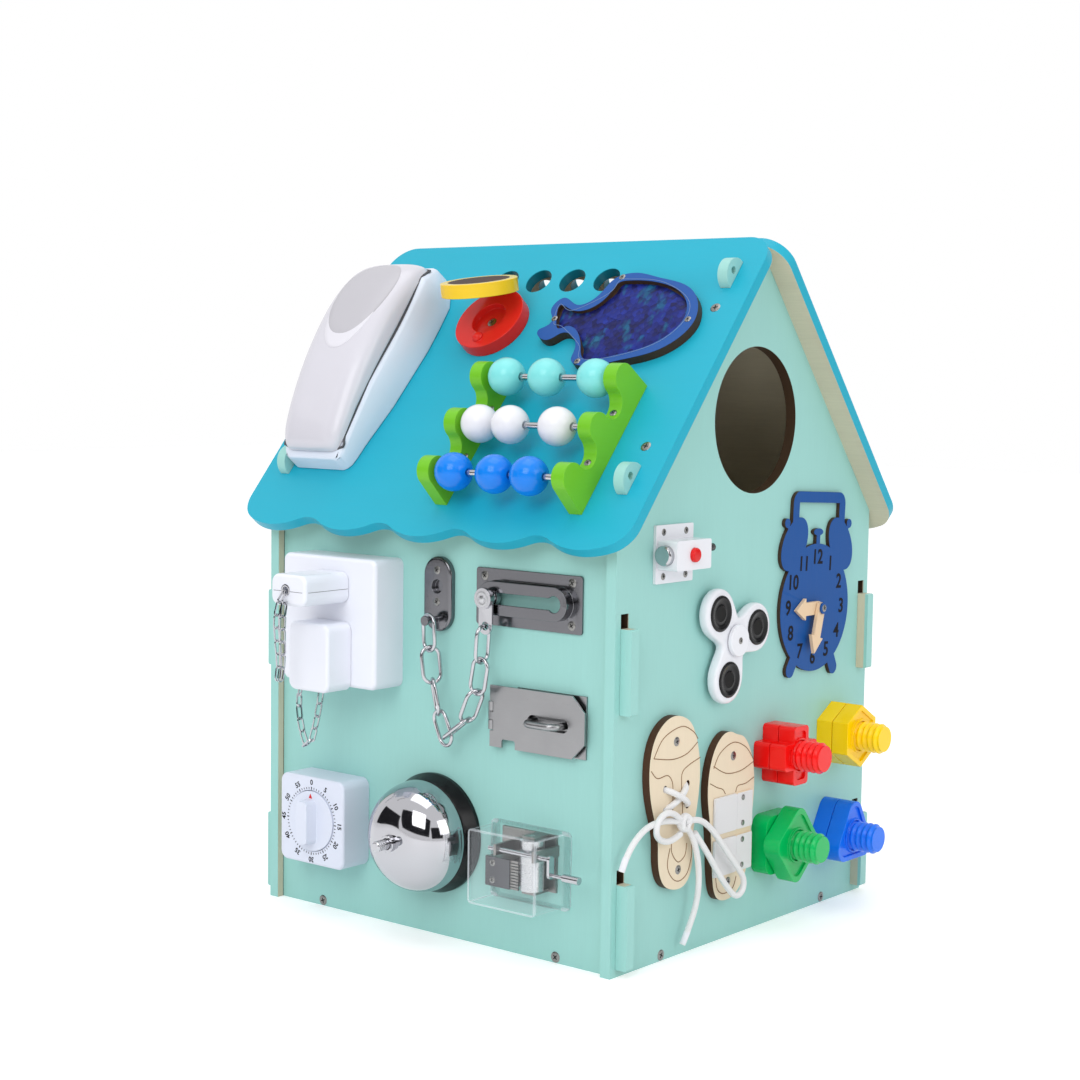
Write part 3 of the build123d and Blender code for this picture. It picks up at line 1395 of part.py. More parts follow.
with BuildPart() as shoelace:
    with Locations((gable_face + shoe_thickness + lace_knot / 2, *lace_knot_place)):
        Sphere(lace_knot / 2)
    add(lace_tubes)
shoelace.part.label = "shoelace"
export_step(shoelace.part, "parts/shoelace.step")

# ------------------------------------------------------------- bolts and nuts


def bolt_shape(colour, inset=0.0):
    """The outline shared by a bolt's head and its nut, as a sketch, drawn smaller by inset."""
    with BuildSketch() as shape:
        if colour == "red":
            Rectangle(cross_size - 2 * inset, cross_arm - 2 * inset)
            Rectangle(cross_arm - 2 * inset, cross_size - 2 * inset)
            fillet(shape.vertices().filter_by(lambda v: abs(abs(v.X) - abs(v.Y)) > 1), radius=cross_round)
        elif colour == "yellow":
            RegularPolygon(hexagon_flats / 2 - inset, 6, major_radius=False, rotation=30)
        elif colour == "green":
            side = square_size - 2 * inset
            RectangleRounded(side, side, square_round - inset / 2)
        else:
            with PolarLocations(triangle_reach, 3, start_angle=90):
                Circle(triangle_round - inset)
            make_hull()
    return shape.sketch


with BuildPart() as bolt_studs:
    for colour, (y, z) in bolt_places.items():
        seat = gable(y, z)
        with BuildSketch(seat):
            add(bolt_shape(colour))
        extrude(amount=bolt_head_thickness)
        with BuildSketch(Plane(origin=(gable_face, y, z), x_dir=(0, 1, 0), z_dir=(0, 0, 1))):
            with BuildLine():
                start = bolt_head_thickness - 1
                profile = [(0, -start), (stud_radius, -start)]
                turns = int((stud_end - bolt_head_thickness - thread_run_out) / thread_pitch)
                for i in range(turns):
                    base = -bolt_head_thickness - thread_start - i * thread_pitch
                    profile += [(stud_radius, base),
                                (thread_radius, base - thread_pitch * 0.35),
                                (thread_radius, base - thread_pitch * 0.55),
                                (stud_radius, base - thread_pitch * 0.9)]
                Polyline(profile + [(stud_radius, -stud_end), (0, -stud_end)], close=True)
            make_face()
        revolve(axis=Axis((gable_face, y, z), (1, 0, 0)))
bolt_studs.part.label = "bolt_studs"
export_step(bolt_studs.part, "parts/bolt_studs.step")

for colour, (y, z) in bolt_places.items():
    seat = turned(gable(y, z, nut_start), nut_turn[colour])
    with BuildPart() as nut:
        with BuildSketch(seat):
            add(bolt_shape(colour))
            Circle(thread_radius + shaft_play, mode=Mode.SUBTRACT)
        extrude(amount=nut_thickness)
        with BuildSketch(seat.offset(nut_thickness)):
            add(bolt_shape(colour, nut_rim))
            Circle(thread_radius + nut_hub, mode=Mode.SUBTRACT)
        extrude(amount=-nut_recess, mode=Mode.SUBTRACT)
    nut.part.label = f"nut_{colour}"
    export_step(nut.part, f"parts/nut_{colour}.step")

# --------------------------------------------------------------------- screws
panel_screws = front_screws + back_screws + right_screws + left_screws + roof_screws
with BuildPart() as screws:
    for seat in panel_screws:
        add_screw(seat)
    add_screw(castanet_screw, short_screw_length)
screws.part.label = "screws"
export_step(screws.part, "parts/screws.step")
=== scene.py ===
"""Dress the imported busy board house: finishes, fine pieces, studio and camera.

The house is a plywood box with a gabled roof whose walls carry bought fittings. Every
length is in millimetres until it becomes a mesh, and every piece sits on a Seat: a
point of a wall or of the roof with its own right, up and outward directions.
"""
from __future__ import annotations

import logging
import math
from abc import ABC, abstractmethod
from dataclasses import dataclass, field
from enum import Enum
from functools import partial
from typing import Callable, ClassVar, Sequence, Union

import bmesh
import bpy
from mathutils import Matrix, Quaternion, Vector
from mathutils.bvhtree import BVHTree

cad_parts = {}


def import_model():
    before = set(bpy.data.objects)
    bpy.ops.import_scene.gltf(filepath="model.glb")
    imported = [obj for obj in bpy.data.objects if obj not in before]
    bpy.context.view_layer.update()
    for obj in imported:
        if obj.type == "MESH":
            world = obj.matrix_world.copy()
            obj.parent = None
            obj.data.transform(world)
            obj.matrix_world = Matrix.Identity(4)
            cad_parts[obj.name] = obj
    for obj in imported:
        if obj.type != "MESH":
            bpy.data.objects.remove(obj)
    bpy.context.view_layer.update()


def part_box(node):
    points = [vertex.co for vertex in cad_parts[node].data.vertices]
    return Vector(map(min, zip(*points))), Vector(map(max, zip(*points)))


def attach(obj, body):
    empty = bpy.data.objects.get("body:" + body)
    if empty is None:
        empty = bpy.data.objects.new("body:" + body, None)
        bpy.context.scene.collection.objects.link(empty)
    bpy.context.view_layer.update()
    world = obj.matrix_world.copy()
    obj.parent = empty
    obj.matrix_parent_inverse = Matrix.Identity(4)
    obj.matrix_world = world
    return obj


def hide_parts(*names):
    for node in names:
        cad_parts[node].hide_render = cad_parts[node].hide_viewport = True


LOG = logging.getLogger("busy_board")
MM = 0.001
PER_METRE = 1000.0
Triple = tuple[float, float, float]
Colour = Triple
Point2 = tuple[float, float]
Points = tuple[Point2, ...]
Profile = Sequence[Point2]
Number = Union[int, float, "Wire"]

# ------------------------------------------------------------------ the house's sizes
PLY = 7.5
HALF_WIDTH = 150.0
WALL = 144.5
APEX = 455.0
HALF_DEPTH = 150.0
GABLE_RISE = 180.0
PITCH = math.atan2(GABLE_RISE, HALF_DEPTH)
SIN, COS = math.sin(PITCH), math.cos(PITCH)
WINDOW_HEIGHT = 341.0
WINDOW_RADIUS = 48.0
FINGER_FIRST, FINGER_PITCH, FINGER_DOWN = -42.25, 29.5, 35.0
FINGER_HOLES = [(FINGER_FIRST + FINGER_PITCH * i, FINGER_DOWN) for i in range(4)]
FINGER_RADIUS = 10.2
AXIS_X, AXIS_Y, AXIS_Z = Vector((1, 0, 0)), Vector((0, 1, 0)), Vector((0, 0, 1))


class Wall(Enum):
    """The faces that carry pieces."""

    FRONT = "front"
    GABLE = "gable"
    ROOF = "roof"


@dataclass(frozen=True)
class Seat:
    """A place on a face with its own directions.

    Args:
        origin: The point, in millimetres in the house's frame.
        right: Direction of the seat's first coordinate.
        up: Direction of its second coordinate.
    """

    origin: Vector
    right: Vector
    up: Vector

    @property
    def out(self) -> Vector:
        """Direction away from the face."""
        return self.right.cross(self.up)

    def point(self, x: float = 0.0, y: float = 0.0, lift: float = 0.0) -> Vector:
        """Returns: The point at these local coordinates, in millimetres."""
        return self.origin + self.right * x + self.up * y + self.out * lift

    def moved(self, x: float = 0.0, y: float = 0.0, lift: float = 0.0) -> "Seat":
        """Returns: The same directions at another local point."""
        return Seat(self.point(x, y, lift), self.right, self.up)

    def turned(self, degrees: float) -> "Seat":
        """Returns: The seat turned anticlockwise, seen from outside."""
        turn = Quaternion(self.out, math.radians(degrees))
        return Seat(self.origin, turn @ self.right, turn @ self.up)

    def facing(self, right: Vector, up: Vector) -> "Seat":
        """Returns: A seat at the same point with other directions."""
        return Seat(self.origin, right.normalized(), up.normalized())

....

Task statement ▸ Starting at the line that contains "extrude(amount=nut_thickness)", repeat each line exactly, and stop after the line that contains "imported = [obj".

Expected answer ▸
        extrude(amount=nut_thickness)
        with BuildSketch(seat.offset(nut_thickness)):
            add(bolt_shape(colour, nut_rim))
            Circle(thread_radius + nut_hub, mode=Mode.SUBTRACT)
        extrude(amount=-nut_recess, mode=Mode.SUBTRACT)
    nut.part.label = f"nut_{colour}"
    export_step(nut.part, f"parts/nut_{colour}.step")

# --------------------------------------------------------------------- screws
panel_screws = front_screws + back_screws + right_screws + left_screws + roof_screws
with BuildPart() as screws:
    for seat in panel_screws:
        add_screw(seat)
    add_screw(castanet_screw, short_screw_length)
screws.part.label = "screws"
export_step(screws.part, "parts/screws.step")
=== scene.py ===
"""Dress the imported busy board house: finishes, fine pieces, studio and camera.

The house is a plywood box with a gabled roof whose walls carry bought fittings. Every
length is in millimetres until it becomes a mesh, and every piece sits on a Seat: a
point of a wall or of the roof with its own right, up and outward directions.
"""
from __future__ import annotations

import logging
import math
from abc import ABC, abstractmethod
from dataclasses import dataclass, field
from enum import Enum
from functools import partial
from typing import Callable, ClassVar, Sequence, Union

import bmesh
import bpy
from mathutils import Matrix, Quaternion, Vector
from mathutils.bvhtree import BVHTree

cad_parts = {}


def import_model():
    before = set(bpy.data.objects)
    bpy.ops.import_scene.gltf(filepath="model.glb")
    imported = [obj for obj in bpy.data.objects if obj not in before]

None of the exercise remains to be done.